⟨
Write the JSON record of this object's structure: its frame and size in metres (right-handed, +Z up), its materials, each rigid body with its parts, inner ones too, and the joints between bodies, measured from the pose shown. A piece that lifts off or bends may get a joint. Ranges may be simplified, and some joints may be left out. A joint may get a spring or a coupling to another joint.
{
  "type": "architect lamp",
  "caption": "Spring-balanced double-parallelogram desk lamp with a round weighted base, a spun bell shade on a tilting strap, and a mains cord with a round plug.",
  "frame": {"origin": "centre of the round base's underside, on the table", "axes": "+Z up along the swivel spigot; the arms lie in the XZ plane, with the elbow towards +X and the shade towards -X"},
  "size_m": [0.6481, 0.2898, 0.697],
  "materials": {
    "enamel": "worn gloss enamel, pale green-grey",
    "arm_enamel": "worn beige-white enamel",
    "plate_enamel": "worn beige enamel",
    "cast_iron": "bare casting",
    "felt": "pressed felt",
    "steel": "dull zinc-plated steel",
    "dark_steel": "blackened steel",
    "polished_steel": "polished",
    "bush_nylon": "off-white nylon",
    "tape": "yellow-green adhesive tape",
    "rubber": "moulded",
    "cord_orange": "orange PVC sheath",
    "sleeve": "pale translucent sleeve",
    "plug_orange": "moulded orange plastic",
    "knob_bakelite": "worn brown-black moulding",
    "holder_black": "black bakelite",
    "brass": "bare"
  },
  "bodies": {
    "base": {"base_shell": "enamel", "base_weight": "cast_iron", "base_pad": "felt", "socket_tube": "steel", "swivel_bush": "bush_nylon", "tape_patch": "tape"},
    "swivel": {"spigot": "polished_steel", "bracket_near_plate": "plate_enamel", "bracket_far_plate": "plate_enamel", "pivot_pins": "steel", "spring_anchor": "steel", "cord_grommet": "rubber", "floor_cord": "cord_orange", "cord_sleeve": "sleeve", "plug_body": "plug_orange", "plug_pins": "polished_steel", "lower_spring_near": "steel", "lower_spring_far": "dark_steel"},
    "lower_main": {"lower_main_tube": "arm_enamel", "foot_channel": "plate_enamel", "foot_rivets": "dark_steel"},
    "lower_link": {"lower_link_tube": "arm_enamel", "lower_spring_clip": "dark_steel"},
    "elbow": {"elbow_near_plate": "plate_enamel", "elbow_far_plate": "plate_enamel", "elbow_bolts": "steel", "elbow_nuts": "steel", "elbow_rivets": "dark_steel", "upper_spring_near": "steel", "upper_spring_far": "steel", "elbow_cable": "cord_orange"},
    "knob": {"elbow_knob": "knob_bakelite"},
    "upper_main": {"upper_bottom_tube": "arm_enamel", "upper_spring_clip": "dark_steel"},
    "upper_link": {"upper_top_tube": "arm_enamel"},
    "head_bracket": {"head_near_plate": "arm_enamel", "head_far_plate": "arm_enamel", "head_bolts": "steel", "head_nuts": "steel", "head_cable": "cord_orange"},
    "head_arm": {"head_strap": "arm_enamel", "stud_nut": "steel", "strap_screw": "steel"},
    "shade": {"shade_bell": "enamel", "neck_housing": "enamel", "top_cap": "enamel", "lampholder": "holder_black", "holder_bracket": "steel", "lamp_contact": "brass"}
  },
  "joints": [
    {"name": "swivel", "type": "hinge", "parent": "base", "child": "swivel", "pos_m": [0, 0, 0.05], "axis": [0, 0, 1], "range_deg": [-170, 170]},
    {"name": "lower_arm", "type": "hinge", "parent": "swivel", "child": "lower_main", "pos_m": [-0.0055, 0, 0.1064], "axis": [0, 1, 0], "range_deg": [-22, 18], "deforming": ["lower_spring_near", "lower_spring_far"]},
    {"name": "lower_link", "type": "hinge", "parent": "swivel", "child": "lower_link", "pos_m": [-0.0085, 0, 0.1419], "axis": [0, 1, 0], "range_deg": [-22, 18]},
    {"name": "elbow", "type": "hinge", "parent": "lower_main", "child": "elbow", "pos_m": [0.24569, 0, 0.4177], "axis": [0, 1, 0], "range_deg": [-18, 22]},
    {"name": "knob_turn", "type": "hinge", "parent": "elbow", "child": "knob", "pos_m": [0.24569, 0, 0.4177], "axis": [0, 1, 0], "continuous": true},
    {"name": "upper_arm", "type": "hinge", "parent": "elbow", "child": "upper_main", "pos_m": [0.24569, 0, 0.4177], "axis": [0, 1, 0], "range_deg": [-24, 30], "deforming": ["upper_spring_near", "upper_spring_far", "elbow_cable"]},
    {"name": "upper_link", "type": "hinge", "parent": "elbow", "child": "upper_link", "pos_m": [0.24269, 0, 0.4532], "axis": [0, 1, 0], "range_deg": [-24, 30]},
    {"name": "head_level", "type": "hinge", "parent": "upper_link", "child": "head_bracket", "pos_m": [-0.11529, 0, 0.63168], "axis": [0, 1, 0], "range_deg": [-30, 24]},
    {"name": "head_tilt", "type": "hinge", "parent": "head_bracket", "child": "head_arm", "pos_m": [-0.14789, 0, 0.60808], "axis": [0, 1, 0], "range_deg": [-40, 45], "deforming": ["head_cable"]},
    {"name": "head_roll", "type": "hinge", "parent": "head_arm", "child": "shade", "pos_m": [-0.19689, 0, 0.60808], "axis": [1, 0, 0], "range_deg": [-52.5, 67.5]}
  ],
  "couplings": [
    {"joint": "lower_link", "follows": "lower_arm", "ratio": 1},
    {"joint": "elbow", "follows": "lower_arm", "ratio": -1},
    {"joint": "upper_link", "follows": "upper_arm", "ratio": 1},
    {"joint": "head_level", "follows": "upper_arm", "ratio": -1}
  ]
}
⟩
**Required work:** Copy out each line exactly as written.

**Solution below:**
Write the JSON record of this object's structure: its frame and size in metres (right-handed, +Z up), its materials, each rigid body with its parts, inner ones too, and the joints between bodies, measured from the pose shown. A piece that lifts off or bends may get a joint. Ranges may be simplified, and some joints may be left out. A joint may get a spring or a coupling to another joint.
{
  "type": "architect lamp",
  "caption": "Spring-balanced double-parallelogram desk lamp with a round weighted base, a spun bell shade on a tilting strap, and a mains cord with a round plug.",
  "frame": {"origin": "centre of the round base's underside, on the table", "axes": "+Z up along the swivel spigot; the arms lie in the XZ plane, with the elbow towards +X and the shade towards -X"},
  "size_m": [0.6481, 0.2898, 0.697],
  "materials": {
    "enamel": "worn gloss enamel, pale green-grey",
    "arm_enamel": "worn beige-white enamel",
    "plate_enamel": "worn beige enamel",
    "cast_iron": "bare casting",
    "felt": "pressed felt",
    "steel": "dull zinc-plated steel",
    "dark_steel": "blackened steel",
    "polished_steel": "polished",
    "bush_nylon": "off-white nylon",
    "tape": "yellow-green adhesive tape",
    "rubber": "moulded",
    "cord_orange": "orange PVC sheath",
    "sleeve": "pale translucent sleeve",
    "plug_orange": "moulded orange plastic",
    "knob_bakelite": "worn brown-black moulding",
    "holder_black": "black bakelite",
    "brass": "bare"
  },
  "bodies": {
    "base": {"base_shell": "enamel", "base_weight": "cast_iron", "base_pad": "felt", "socket_tube": "steel", "swivel_bush": "bush_nylon", "tape_patch": "tape"},
    "swivel": {"spigot": "polished_steel", "bracket_near_plate": "plate_enamel", "bracket_far_plate": "plate_enamel", "pivot_pins": "steel", "spring_anchor": "steel", "cord_grommet": "rubber", "floor_cord": "cord_orange", "cord_sleeve": "sleeve", "plug_body": "plug_orange", "plug_pins": "polished_steel", "lower_spring_near": "steel", "lower_spring_far": "dark_steel"},
    "lower_main": {"lower_main_tube": "arm_enamel", "foot_channel": "plate_enamel", "foot_rivets": "dark_steel"},
    "lower_link": {"lower_link_tube": "arm_enamel", "lower_spring_clip": "dark_steel"},
    "elbow": {"elbow_near_plate": "plate_enamel", "elbow_far_plate": "plate_enamel", "elbow_bolts": "steel", "elbow_nuts": "steel", "elbow_rivets": "dark_steel", "upper_spring_near": "steel", "upper_spring_far": "steel", "elbow_cable": "cord_orange"},
    "knob": {"elbow_knob": "knob_bakelite"},
    "upper_main": {"upper_bottom_tube": "arm_enamel", "upper_spring_clip": "dark_steel"},
    "upper_link": {"upper_top_tube": "arm_enamel"},
    "head_bracket": {"head_near_plate": "arm_enamel", "head_far_plate": "arm_enamel", "head_bolts": "steel", "head_nuts": "steel", "head_cable": "cord_orange"},
    "head_arm": {"head_strap": "arm_enamel", "stud_nut": "steel", "strap_screw": "steel"},
    "shade": {"shade_bell": "enamel", "neck_housing": "enamel", "top_cap": "enamel", "lampholder": "holder_black", "holder_bracket": "steel", "lamp_contact": "brass"}
  },
  "joints": [
    {"name": "swivel", "type": "hinge", "parent": "base", "child": "swivel", "pos_m": [0, 0, 0.05], "axis": [0, 0, 1], "range_deg": [-170, 170]},
    {"name": "lower_arm", "type": "hinge", "parent": "swivel", "child": "lower_main", "pos_m": [-0.0055, 0, 0.1064], "axis": [0, 1, 0], "range_deg": [-22, 18], "deforming": ["lower_spring_near", "lower_spring_far"]},
    {"name": "lower_link", "type": "hinge", "parent": "swivel", "child": "lower_link", "pos_m": [-0.0085, 0, 0.1419], "axis": [0, 1, 0], "range_deg": [-22, 18]},
    {"name": "elbow", "type": "hinge", "parent": "lower_main", "child": "elbow", "pos_m": [0.24569, 0, 0.4177], "axis": [0, 1, 0], "range_deg": [-18, 22]},
    {"name": "knob_turn", "type": "hinge", "parent": "elbow", "child": "knob", "pos_m": [0.24569, 0, 0.4177], "axis": [0, 1, 0], "continuous": true},
    {"name": "upper_arm", "type": "hinge", "parent": "elbow", "child": "upper_main", "pos_m": [0.24569, 0, 0.4177], "axis": [0, 1, 0], "range_deg": [-24, 30], "deforming": ["upper_spring_near", "upper_spring_far", "elbow_cable"]},
    {"name": "upper_link", "type": "hinge", "parent": "elbow", "child": "upper_link", "pos_m": [0.24269, 0, 0.4532], "axis": [0, 1, 0], "range_deg": [-24, 30]},
    {"name": "head_level", "type": "hinge", "parent": "upper_link", "child": "head_bracket", "pos_m": [-0.11529, 0, 0.63168], "axis": [0, 1, 0], "range_deg": [-30, 24]},
    {"name": "head_tilt", "type": "hinge", "parent": "head_bracket", "child": "head_arm", "pos_m": [-0.14789, 0, 0.60808], "axis": [0, 1, 0], "range_deg": [-40, 45], "deforming": ["head_cable"]},
    {"name": "head_roll", "type": "hinge", "parent": "head_arm", "child": "shade", "pos_m": [-0.19689, 0, 0.60808], "axis": [1, 0, 0], "range_deg": [-52.5, 67.5]}
  ],
  "couplings": [
    {"joint": "lower_link", "follows": "lower_arm", "ratio": 1},
    {"joint": "elbow", "follows": "lower_arm", "ratio": -1},
    {"joint": "upper_link", "follows": "upper_arm", "ratio": 1},
    {"joint": "head_level", "follows": "upper_arm", "ratio": -1}
  ]
}